## What this task involves:
Below are entries. Reproduce exactly the lines between the line holding "item = bpy.data.objects.new(name, mesh)" and the line holding "obj.matrix_world = world", inclusive, and only those.

## Data section:
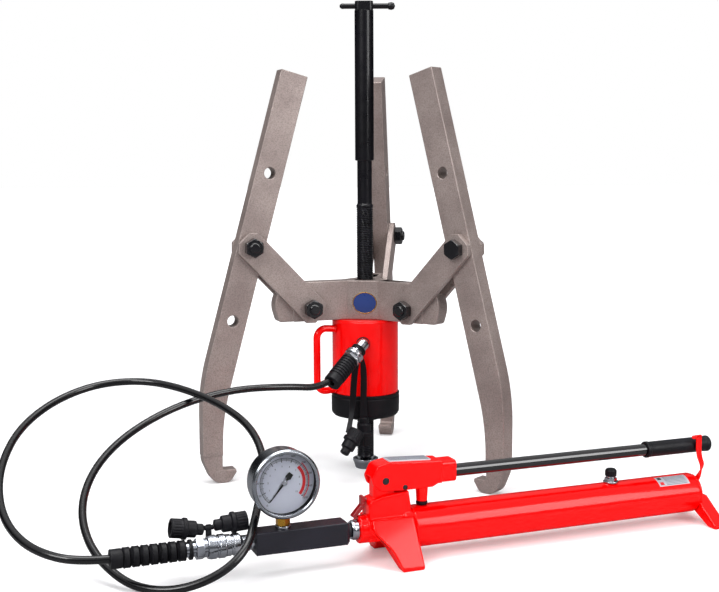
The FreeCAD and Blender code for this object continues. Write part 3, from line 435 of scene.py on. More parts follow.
def knurled(count, depth, bands):
    """Shape with a diamond knurl inside the bands (low, high)."""
    def shape(radius, angle, height):
        if not any(low <= height <= high for low, high in bands):
            return radius
        a = math.cos(angle * count + height * 2.2)
        b = math.cos(angle * count - height * 2.2)
        return radius - depth * max(0.0, 0.5 - 0.5 * max(a, b))
    return shape


def threaded(pitch, depth, low, high, top, starts=1):
    """Shape with a screw thread that fades out at both ends; top is the crest radius."""
    def shape(radius, angle, height):
        if radius < top - 0.01 or not low < height < high:
            return radius
        turns = (height / pitch - starts * angle / (2 * math.pi)) % 1
        wave = max(0.0, min(1.0, (abs(turns - 0.5) - 0.12) / 0.24))
        fade = min(1.0, (height - low) / pitch, (high - height) / pitch)
        return radius - depth * wave * fade
    return shape


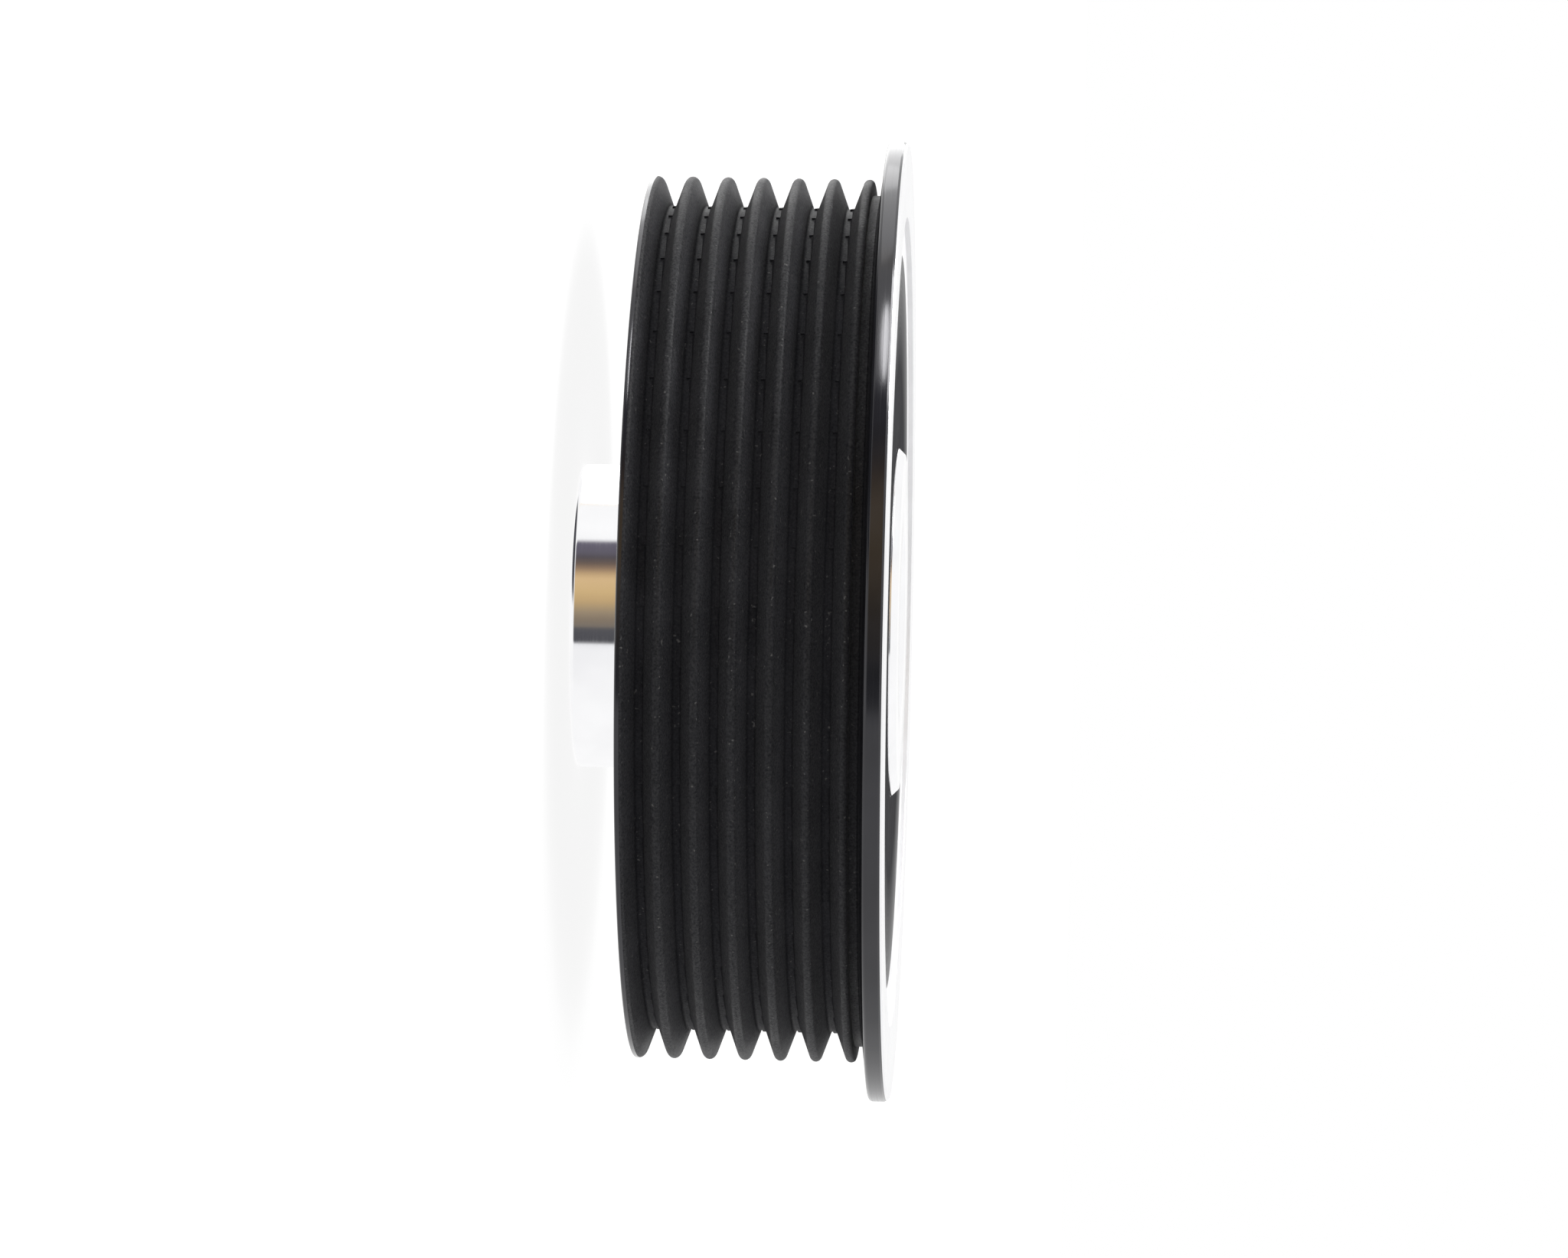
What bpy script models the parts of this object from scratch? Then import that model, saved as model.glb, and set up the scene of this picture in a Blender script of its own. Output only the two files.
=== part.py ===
"""Six-groove ribbed belt pulley: a turned black body with a bright hub pressed into it.

Metres, +Z up. The pulley's axis is Z, and it stands on the end of the hub's snout at z = 0.
An outline is a closed loop of (radius, height) points, up the outer side and down the inner one.
"""

import math

import bmesh
import bpy
from mathutils import Vector

MM = 0.001
SEGMENTS = 72
FIT_GAP = 0.3 * MM
SHARP_ANGLE = math.radians(30.0)

# Belt track: the V profile of a ribbed belt, whose ribs are 3.56 mm apart
GROOVE_COUNT = 6
GROOVE_PITCH = 3.56 * MM
GROOVE_ANGLE = math.radians(40.0)
GROOVE_DEPTH = 3.05 * MM
RIB_TIP_DIAMETER = 88.9 * MM
RIB_TIP_ROUNDING = 0.5 * MM
TIP_ARC_STEPS = 4
FIRST_RIB_LAND = 0.39 * MM
LAST_RIB_LAND = 0.42 * MM

# Flange, with a turned relief between it and the last rib
RELIEF_WIDTH = 0.87 * MM
RELIEF_DEPTH = 1.6 * MM
FLANGE_HEIGHT = 3.85 * MM
FLANGE_ROOT_THICKNESS = 2.56 * MM
FLANGE_TAPER = math.radians(6.5)
FLANGE_ROUNDING = 0.45 * MM
FLANGE_ARC_STEPS = 4
RIM_CHAMFER_WIDTH = 0.42 * MM
RIM_CHAMFER_ANGLE = math.radians(35.0)

# Front recess, the pocket behind the web, and the boss that holds the hub
RIM_LAND_WIDTH = 7.55 * MM
RECESS_DEPTH = 0.55 * MM
RIM_WALL = 4.5 * MM
WEB_THICKNESS = 9.0 * MM
POCKET_WIDTH = 9.5 * MM
POCKET_ROUNDING = 1.5 * MM
POCKET_ARC_STEPS = 3
EDGE_BREAK = 0.4 * MM

# Hub: a snout through the body, a head in the front counterbore, and the shaft's bore
BORE_DIAMETER = 17.0 * MM
BORE_CHAMFER = 0.8 * MM
SNOUT_DIAMETER = 30.6 * MM
SNOUT_LENGTH = 6.6 * MM
SNOUT_ROUNDING = 0.5 * MM
SNOUT_ARC_STEPS = 4
HEAD_DIAMETER = 35.0 * MM
HEAD_THICKNESS = 3.2 * MM
HEAD_CHAMFER = 0.65 * MM
HEAD_STANDS_PROUD = 0.25 * MM

# Heights of the body's faces, worked out from the sizes above
END_FACE = SNOUT_LENGTH
FIRST_CREST = END_FACE + FIRST_RIB_LAND
LAST_CREST = FIRST_CREST + GROOVE_COUNT * GROOVE_PITCH
LAST_RIB_SIDE = LAST_CREST + LAST_RIB_LAND
FLANGE_ROOT = LAST_RIB_SIDE + RELIEF_WIDTH
FRONT_FACE = FLANGE_ROOT + FLANGE_ROOT_THICKNESS
RECESS_FLOOR = FRONT_FACE - RECESS_DEPTH
POCKET_FLOOR = RECESS_FLOOR - WEB_THICKNESS
HUB_TOP = FRONT_FACE + HEAD_STANDS_PROUD
HEAD_UNDERSIDE = HUB_TOP - HEAD_THICKNESS

# Radii worked out the same way
RIB_TIP = RIB_TIP_DIAMETER / 2
GROOVE_ROOT = RIB_TIP - GROOVE_DEPTH
RELIEF = RIB_TIP - RELIEF_DEPTH
FLANGE = RIB_TIP + FLANGE_HEIGHT
RECESS = FLANGE - RIM_LAND_WIDTH
SNOUT = SNOUT_DIAMETER / 2
HEAD = HEAD_DIAMETER / 2
BORE = BORE_DIAMETER / 2
BODY_BORE = SNOUT + FIT_GAP
COUNTERBORE = HEAD + FIT_GAP
POCKET = GROOVE_ROOT - RIM_WALL
BOSS = POCKET - POCKET_WIDTH


def arc(center, size, start, end, steps):
    """Points on an arc about center, at angles in radians from the outward direction."""
    angles = [start + (end - start) * step / steps for step in range(steps + 1)]
    return [(center[0] + size * math.cos(angle), center[1] + size * math.sin(angle)) for angle in angles]


def rib_radius(offset):
    """Radius of a rib's surface at a height offset from its crest."""
    flank = GROOVE_ANGLE / 2
    round_end = RIB_TIP_ROUNDING * math.cos(flank)
    round_center = RIB_TIP - RIB_TIP_ROUNDING
    if abs(offset) <= round_end:
        return round_center + math.sqrt(RIB_TIP_ROUNDING**2 - offset**2)
    flank_top = round_center + RIB_TIP_ROUNDING * math.sin(flank)
    return max(flank_top - (abs(offset) - round_end) / math.tan(flank), GROOVE_ROOT)


def root_offset():
    """Height from a crest to where its flank meets the flat bottom of the groove."""
    flank = GROOVE_ANGLE / 2
    flank_top = RIB_TIP - RIB_TIP_ROUNDING * (1 - math.sin(flank))
    return RIB_TIP_ROUNDING * math.cos(flank) + (flank_top - GROOVE_ROOT) * math.tan(flank)


def belt_track():
    """The seven ribs. The end face cuts the first and the relief cuts the last."""
    reach = math.pi / 2 - GROOVE_ANGLE / 2
    points = [(rib_radius(FIRST_RIB_LAND), END_FACE)]
    for rib in range(GROOVE_COUNT + 1):
        crest = FIRST_CREST + rib * GROOVE_PITCH
        tip_center = (RIB_TIP - RIB_TIP_ROUNDING, crest)
        rib_points = arc(tip_center, RIB_TIP_ROUNDING, -reach, reach, TIP_ARC_STEPS)
        rib_points.insert(0, (GROOVE_ROOT, crest - root_offset()))
        rib_points.append((GROOVE_ROOT, crest + root_offset()))
        points += [point for point in rib_points if END_FACE < point[1] < LAST_RIB_SIDE]
    points.append((rib_radius(LAST_RIB_LAND), LAST_RIB_SIDE))
    return points


def flange_outline():
    """Relief, tapered flank, rounded corner and the chamfered front edge."""
    center_radius = FLANGE - FLANGE_ROUNDING
    flank_rise = (center_radius - RELIEF) * math.tan(FLANGE_TAPER)
    center = (center_radius, FLANGE_ROOT + flank_rise + FLANGE_ROUNDING / math.cos(FLANGE_TAPER))
    corner = arc(center, FLANGE_ROUNDING, FLANGE_TAPER - math.pi / 2, 0.0, FLANGE_ARC_STEPS)
    chamfer_depth = RIM_CHAMFER_WIDTH * math.tan(RIM_CHAMFER_ANGLE)
    relief = [(RELIEF, LAST_RIB_SIDE), (RELIEF, FLANGE_ROOT)]
    return relief + corner + [(FLANGE, FRONT_FACE - RIM_CHAMFER_WIDTH), (FLANGE - chamfer_depth, FRONT_FACE)]


def front_outline():
    """Front recess, counterbore for the hub's head and the bore for its snout."""
    seat = HEAD_UNDERSIDE - FIT_GAP
    return [
        (RECESS, FRONT_FACE),
        (RECESS, RECESS_FLOOR),
        (COUNTERBORE, RECESS_FLOOR),
        (COUNTERBORE, seat),
        (BODY_BORE, seat),
        (BODY_BORE, END_FACE),
    ]


def pocket_outline():
    """Boss and rim, with the pocket that lightens the body between them."""
    boss_center = (BOSS + POCKET_ROUNDING, POCKET_FLOOR - POCKET_ROUNDING)
    rim_center = (POCKET - POCKET_ROUNDING, POCKET_FLOOR - POCKET_ROUNDING)
    boss_edge = [(BOSS - EDGE_BREAK, END_FACE), (BOSS, END_FACE + EDGE_BREAK)]
    boss_corner = arc(boss_center, POCKET_ROUNDING, math.pi, math.pi / 2, POCKET_ARC_STEPS)
    rim_corner = arc(rim_center, POCKET_ROUNDING, math.pi / 2, 0.0, POCKET_ARC_STEPS)
    rim_edge = [(POCKET, END_FACE + EDGE_BREAK), (POCKET + EDGE_BREAK, END_FACE)]
    return boss_edge + boss_corner + rim_corner + rim_edge


def hub_outline():
    """Snout with a rounded end, chamfered head and the bore with its two chamfers."""
    round_center = (SNOUT - SNOUT_ROUNDING, SNOUT_ROUNDING)
    snout = arc(round_center, SNOUT_ROUNDING, -math.pi / 2, 0.0, SNOUT_ARC_STEPS)
    head = [
        (SNOUT, HEAD_UNDERSIDE),
        (HEAD, HEAD_UNDERSIDE),
        (HEAD, HUB_TOP - HEAD_CHAMFER),
        (HEAD - HEAD_CHAMFER, HUB_TOP),
    ]
    bore = [
        (BORE + BORE_CHAMFER, HUB_TOP),
        (BORE, HUB_TOP - BORE_CHAMFER),
        (BORE, BORE_CHAMFER),
        (BORE + BORE_CHAMFER, 0.0),
    ]
    return snout + head + bore


def make_material(name, color, metallic, roughness):
    material = bpy.data.materials.new(name)
    material.use_nodes = True
    shader = material.node_tree.nodes["Principled BSDF"]
    shader.inputs["Base Color"].default_value = (*color, 1.0)
    shader.inputs["Metallic"].default_value = metallic
    shader.inputs["Roughness"].default_value = roughness
    return material


def turn(name, outline, material):
    """Spins a closed outline about Z into one solid, as a lathe would cut it."""
    bm = bmesh.new()
    verts = [bm.verts.new((radius, 0.0, height)) for radius, height in outline]
    edges = [bm.edges.new(pair) for pair in zip(verts, verts[1:] + verts[:1])]
    bmesh.ops.spin(
        bm,
        geom=verts + edges,
        cent=Vector((0.0, 0.0, 0.0)),
        axis=Vector((0.0, 0.0, 1.0)),
        angle=math.tau,
        steps=SEGMENTS,
        use_merge=True,
    )
    bmesh.ops.recalc_face_normals(bm, faces=bm.faces)
    mesh = bpy.data.meshes.new(name)
    bm.to_mesh(mesh)
    bm.free()
    mesh.shade_smooth()
    mesh.set_sharp_from_angle(angle=SHARP_ANGLE)
    mesh.materials.append(material)
    item = bpy.data.objects.new(name, mesh)
    bpy.context.scene.collection.objects.link(item)
    return item


def main():
    for item in list(bpy.data.objects):
        bpy.data.objects.remove(item, do_unlink=True)
    anodised = make_material("black_anodised_aluminium", (0.022, 0.022, 0.025), 0.4, 0.42)
    polished = make_material("polished_steel", (0.80, 0.80, 0.81), 1.0, 0.12)
    body_outline = belt_track() + flange_outline() + front_outline() + pocket_outline()
    turn("pulley_body", body_outline, anodised)
    turn("hub", hub_outline(), polished)


main()
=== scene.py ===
"""Looks, light and camera for the six-groove ribbed belt pulley.

The row frame: metres, +Z along the pulley's axis, standing on the snout's end at z = 0.
The photograph shows the axis lying level, so the camera is turned: up in the picture is -X, right is +Z.
"""

import math

import bpy
from mathutils import Matrix, Vector


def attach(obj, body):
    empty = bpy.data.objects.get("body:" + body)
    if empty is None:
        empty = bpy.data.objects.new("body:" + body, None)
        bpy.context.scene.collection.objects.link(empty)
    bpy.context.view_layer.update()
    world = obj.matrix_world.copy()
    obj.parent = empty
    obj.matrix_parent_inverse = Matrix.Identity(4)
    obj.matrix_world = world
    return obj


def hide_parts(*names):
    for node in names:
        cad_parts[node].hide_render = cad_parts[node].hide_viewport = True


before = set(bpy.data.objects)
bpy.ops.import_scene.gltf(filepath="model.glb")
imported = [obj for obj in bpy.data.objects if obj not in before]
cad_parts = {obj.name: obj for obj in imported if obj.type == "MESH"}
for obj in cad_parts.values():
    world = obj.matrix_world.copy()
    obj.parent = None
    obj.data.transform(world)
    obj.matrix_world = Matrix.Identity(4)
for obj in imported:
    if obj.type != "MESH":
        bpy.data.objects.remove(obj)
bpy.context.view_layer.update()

MM = 0.001

# Belt track
RIB_COUNT = 7
RIB_PITCH = 3.56 * MM
FLANK_ANGLE = math.radians(20.0)
GROOVE_DEPTH = 3.05 * MM
RIB_TIP = 44.45 * MM
GROOVE_ROOT = RIB_TIP - GROOVE_DEPTH
TIP_ROUNDING = 0.5 * MM
ROOT_ROUNDING = 0.3 * MM
FIRST_CREST = 6.99 * MM
CUT_EDGE_ROUNDING = 0.1 * MM

# Towards the end face the first rib's tip is nearly flat: it keeps the share LAND_CROWN of its curve
# as far as LAND_WIDTH from the crest, and all of it again at FIRST_RIB_LAND
FIRST_RIB_LAND = 0.39 * MM
LAND_WIDTH = 0.25 * MM
LAND_CROWN = 0.04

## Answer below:
    item = bpy.data.objects.new(name, mesh)
    bpy.context.scene.collection.objects.link(item)
    return item


def main():
    for item in list(bpy.data.objects):
        bpy.data.objects.remove(item, do_unlink=True)
    anodised = make_material("black_anodised_aluminium", (0.022, 0.022, 0.025), 0.4, 0.42)
    polished = make_material("polished_steel", (0.80, 0.80, 0.81), 1.0, 0.12)
    body_outline = belt_track() + flange_outline() + front_outline() + pocket_outline()
    turn("pulley_body", body_outline, anodised)
    turn("hub", hub_outline(), polished)


main()
=== scene.py ===
"""Looks, light and camera for the six-groove ribbed belt pulley.

The row frame: metres, +Z along the pulley's axis, standing on the snout's end at z = 0.
The photograph shows the axis lying level, so the camera is turned: up in the picture is -X, right is +Z.
"""

import math

import bpy
from mathutils import Matrix, Vector


def attach(obj, body):
    empty = bpy.data.objects.get("body:" + body)
    if empty is None:
        empty = bpy.data.objects.new("body:" + body, None)
        bpy.context.scene.collection.objects.link(empty)
    bpy.context.view_layer.update()
    world = obj.matrix_world.copy()
    obj.parent = empty
    obj.matrix_parent_inverse = Matrix.Identity(4)
    obj.matrix_world = world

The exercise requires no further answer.